**STORED DATA**
··········
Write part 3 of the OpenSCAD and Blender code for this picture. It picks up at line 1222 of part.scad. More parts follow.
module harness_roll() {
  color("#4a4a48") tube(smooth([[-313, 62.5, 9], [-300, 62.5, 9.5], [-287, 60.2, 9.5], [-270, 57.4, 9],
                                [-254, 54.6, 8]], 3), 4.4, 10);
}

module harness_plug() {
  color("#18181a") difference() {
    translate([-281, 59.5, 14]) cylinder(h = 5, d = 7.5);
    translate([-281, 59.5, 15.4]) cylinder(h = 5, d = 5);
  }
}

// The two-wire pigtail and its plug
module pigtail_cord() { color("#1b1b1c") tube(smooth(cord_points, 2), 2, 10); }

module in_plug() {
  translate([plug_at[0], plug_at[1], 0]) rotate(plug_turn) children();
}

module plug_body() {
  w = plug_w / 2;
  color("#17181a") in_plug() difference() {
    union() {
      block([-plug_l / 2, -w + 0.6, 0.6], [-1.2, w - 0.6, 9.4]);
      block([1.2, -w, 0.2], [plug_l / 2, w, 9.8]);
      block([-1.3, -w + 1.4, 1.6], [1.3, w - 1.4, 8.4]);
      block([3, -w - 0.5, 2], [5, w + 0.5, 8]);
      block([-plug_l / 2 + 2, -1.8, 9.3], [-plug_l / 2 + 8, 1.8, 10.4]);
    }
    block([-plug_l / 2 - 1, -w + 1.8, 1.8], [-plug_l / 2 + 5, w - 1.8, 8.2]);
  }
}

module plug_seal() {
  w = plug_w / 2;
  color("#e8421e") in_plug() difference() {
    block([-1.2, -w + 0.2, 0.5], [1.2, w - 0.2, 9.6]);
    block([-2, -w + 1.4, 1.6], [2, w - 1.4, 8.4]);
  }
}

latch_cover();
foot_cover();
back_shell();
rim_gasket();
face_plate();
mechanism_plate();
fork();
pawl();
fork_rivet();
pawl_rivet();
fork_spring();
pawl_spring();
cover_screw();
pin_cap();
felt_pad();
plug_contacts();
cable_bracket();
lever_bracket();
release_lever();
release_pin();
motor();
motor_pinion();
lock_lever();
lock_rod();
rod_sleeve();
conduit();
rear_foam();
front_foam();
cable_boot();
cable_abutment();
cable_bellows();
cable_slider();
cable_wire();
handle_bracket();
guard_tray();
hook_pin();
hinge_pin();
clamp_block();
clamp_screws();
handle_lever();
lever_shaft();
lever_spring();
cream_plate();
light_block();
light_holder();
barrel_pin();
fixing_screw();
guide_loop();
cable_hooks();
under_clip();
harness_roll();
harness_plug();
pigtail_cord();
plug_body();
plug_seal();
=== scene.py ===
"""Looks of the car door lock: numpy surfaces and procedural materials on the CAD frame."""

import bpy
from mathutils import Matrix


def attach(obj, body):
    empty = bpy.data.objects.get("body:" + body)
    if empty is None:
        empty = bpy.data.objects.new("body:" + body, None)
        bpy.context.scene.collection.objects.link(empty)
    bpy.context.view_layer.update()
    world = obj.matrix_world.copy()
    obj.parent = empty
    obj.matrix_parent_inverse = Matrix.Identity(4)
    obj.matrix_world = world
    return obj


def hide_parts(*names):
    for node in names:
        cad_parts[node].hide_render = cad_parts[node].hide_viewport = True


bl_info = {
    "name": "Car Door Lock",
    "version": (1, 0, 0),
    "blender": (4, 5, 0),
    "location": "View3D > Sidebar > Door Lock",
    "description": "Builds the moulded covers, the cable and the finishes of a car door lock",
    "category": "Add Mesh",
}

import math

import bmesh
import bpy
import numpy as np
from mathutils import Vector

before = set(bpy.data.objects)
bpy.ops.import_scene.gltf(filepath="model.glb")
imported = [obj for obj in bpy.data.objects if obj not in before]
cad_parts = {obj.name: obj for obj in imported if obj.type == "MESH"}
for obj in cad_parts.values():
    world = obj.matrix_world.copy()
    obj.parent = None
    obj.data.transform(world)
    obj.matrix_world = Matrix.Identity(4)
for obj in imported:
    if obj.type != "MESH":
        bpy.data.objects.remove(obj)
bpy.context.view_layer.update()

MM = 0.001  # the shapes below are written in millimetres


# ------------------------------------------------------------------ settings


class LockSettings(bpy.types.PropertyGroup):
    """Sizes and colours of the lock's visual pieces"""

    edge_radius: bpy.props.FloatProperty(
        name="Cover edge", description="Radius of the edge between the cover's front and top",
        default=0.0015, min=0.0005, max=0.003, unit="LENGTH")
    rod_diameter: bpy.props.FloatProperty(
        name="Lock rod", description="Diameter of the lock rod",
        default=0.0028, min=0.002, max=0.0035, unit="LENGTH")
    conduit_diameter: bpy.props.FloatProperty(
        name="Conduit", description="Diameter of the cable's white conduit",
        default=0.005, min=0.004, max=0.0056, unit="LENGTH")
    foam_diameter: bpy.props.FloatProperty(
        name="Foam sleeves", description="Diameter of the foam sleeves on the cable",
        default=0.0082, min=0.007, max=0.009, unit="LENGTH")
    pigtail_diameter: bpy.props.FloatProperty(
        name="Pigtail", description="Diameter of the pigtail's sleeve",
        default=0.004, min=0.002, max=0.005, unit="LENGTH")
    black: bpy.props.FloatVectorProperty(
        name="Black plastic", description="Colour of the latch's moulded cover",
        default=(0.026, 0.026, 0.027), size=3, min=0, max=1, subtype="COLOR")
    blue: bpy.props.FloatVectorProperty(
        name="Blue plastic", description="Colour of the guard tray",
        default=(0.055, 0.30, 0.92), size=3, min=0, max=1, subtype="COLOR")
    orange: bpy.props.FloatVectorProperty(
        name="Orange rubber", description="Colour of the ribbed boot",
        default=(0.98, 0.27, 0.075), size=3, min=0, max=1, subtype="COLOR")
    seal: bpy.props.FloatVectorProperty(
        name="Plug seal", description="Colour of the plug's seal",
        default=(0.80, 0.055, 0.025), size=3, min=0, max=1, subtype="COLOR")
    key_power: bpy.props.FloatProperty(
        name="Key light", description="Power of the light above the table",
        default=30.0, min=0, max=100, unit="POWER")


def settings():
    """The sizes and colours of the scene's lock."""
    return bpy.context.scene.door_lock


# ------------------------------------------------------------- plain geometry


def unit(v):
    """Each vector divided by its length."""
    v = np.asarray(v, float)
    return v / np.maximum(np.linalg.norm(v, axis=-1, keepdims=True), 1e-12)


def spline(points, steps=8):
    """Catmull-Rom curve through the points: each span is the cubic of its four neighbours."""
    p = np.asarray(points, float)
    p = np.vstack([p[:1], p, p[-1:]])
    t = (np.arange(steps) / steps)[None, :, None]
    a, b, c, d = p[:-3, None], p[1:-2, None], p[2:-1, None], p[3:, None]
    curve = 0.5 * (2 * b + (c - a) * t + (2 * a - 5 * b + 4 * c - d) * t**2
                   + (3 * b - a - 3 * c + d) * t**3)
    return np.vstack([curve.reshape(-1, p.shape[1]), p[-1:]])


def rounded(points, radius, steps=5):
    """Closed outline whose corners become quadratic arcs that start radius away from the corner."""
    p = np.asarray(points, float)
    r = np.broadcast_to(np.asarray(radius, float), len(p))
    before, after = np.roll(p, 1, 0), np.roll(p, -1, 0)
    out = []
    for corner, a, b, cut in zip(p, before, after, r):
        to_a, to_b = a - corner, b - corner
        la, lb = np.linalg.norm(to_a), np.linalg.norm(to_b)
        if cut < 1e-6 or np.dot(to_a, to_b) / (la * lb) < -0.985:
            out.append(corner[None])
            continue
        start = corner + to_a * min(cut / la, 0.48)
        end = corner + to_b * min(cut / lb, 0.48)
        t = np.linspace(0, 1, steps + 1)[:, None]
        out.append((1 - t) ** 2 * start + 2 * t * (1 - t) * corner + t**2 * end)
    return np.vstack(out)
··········
**GIVEN PROBLEM**
The lines to transcribe begin at the line with "lever_shaft();" and end at the line with "cad_parts[node].hide_render = cad_parts[node].hide_viewport"; copy them exactly, both ends included.

**FINAL ANSWER**
lever_shaft();
lever_spring();
cream_plate();
light_block();
light_holder();
barrel_pin();
fixing_screw();
guide_loop();
cable_hooks();
under_clip();
harness_roll();
harness_plug();
pigtail_cord();
plug_body();
plug_seal();
=== scene.py ===
"""Looks of the car door lock: numpy surfaces and procedural materials on the CAD frame."""

import bpy
from mathutils import Matrix


def attach(obj, body):
    empty = bpy.data.objects.get("body:" + body)
    if empty is None:
        empty = bpy.data.objects.new("body:" + body, None)
        bpy.context.scene.collection.objects.link(empty)
    bpy.context.view_layer.update()
    world = obj.matrix_world.copy()
    obj.parent = empty
    obj.matrix_parent_inverse = Matrix.Identity(4)
    obj.matrix_world = world
    return obj


def hide_parts(*names):
    for node in names:
        cad_parts[node].hide_render = cad_parts[node].hide_viewport = True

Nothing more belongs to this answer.